Fortunately for me, while we were doing previews in Philadelphia for
Fig Leaves . . .
a casting director from CBS films had seen me and wanted me to screen-test for a movie he was casting. So two days after we closed on Broadway I was on a plane back to Hollywood.

5 California Dreamin’

R
uth began managing my career for real. She really cared about me, my dad, and my stepmom. She was an extremely loyal person. If my dad wanted her to look after me, she would, even though there wasn’t any guarantee there’d be much in it for her. She helped me find a good agent to send me out to audition for appropriate parts. Then it was Ruth’s job to help me decide the right career moves.

For those who imagine that show business is all fun and parties and everyone is guaranteed to make a huge fortune immediately, you should consider this: if you hadn’t seen me in any of the three performances of
The Fig Leaves Are Falling
before its untimely close on Broadway, you would have had no other chance to see me perform professionally in
1969 until the year was almost over. I didn’t get the film role I screen-tested for, nor did I get a number of other parts I auditioned for. In the final two months of the year, I was seen on episodes of two television series,
The Survivors
on ABC and
Ironside
on NBC (my first major role on television). And that was it for the year.
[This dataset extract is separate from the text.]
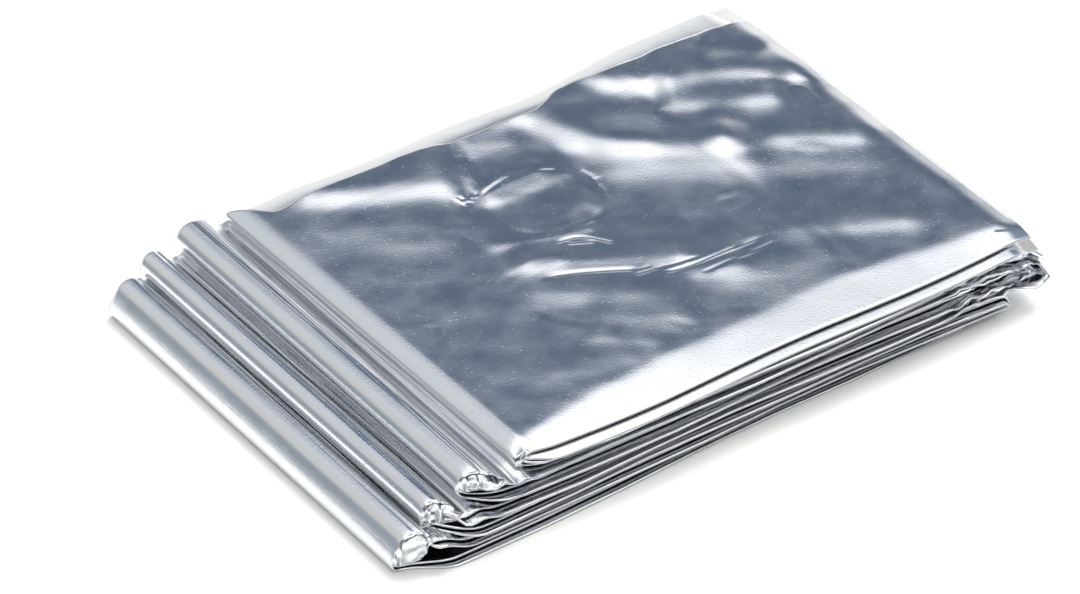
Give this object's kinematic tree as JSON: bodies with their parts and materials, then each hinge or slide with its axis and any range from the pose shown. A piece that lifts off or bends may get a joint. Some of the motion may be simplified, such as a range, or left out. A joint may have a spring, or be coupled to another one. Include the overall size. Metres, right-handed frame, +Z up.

My total earnings for 1968 were well below the poverty level. And they weren’t much better for 1969. Even so, Ruth mirrored my great hopes for the future.

I was back living with my mom in Los Angeles and feeling a little too old for that. She covered most of my costs while I saved money, but she made it clear, however, that I’d have to become self-sufficient as soon as possible, because she had decided she wanted to move back to West Orange. She had never really bought into the Hollywood lifestyle. And now, after two painful divorces, she wanted to return to her roots. She felt that spending more time with my grandfather, who was 81 and in declining health, would be good for both him and her.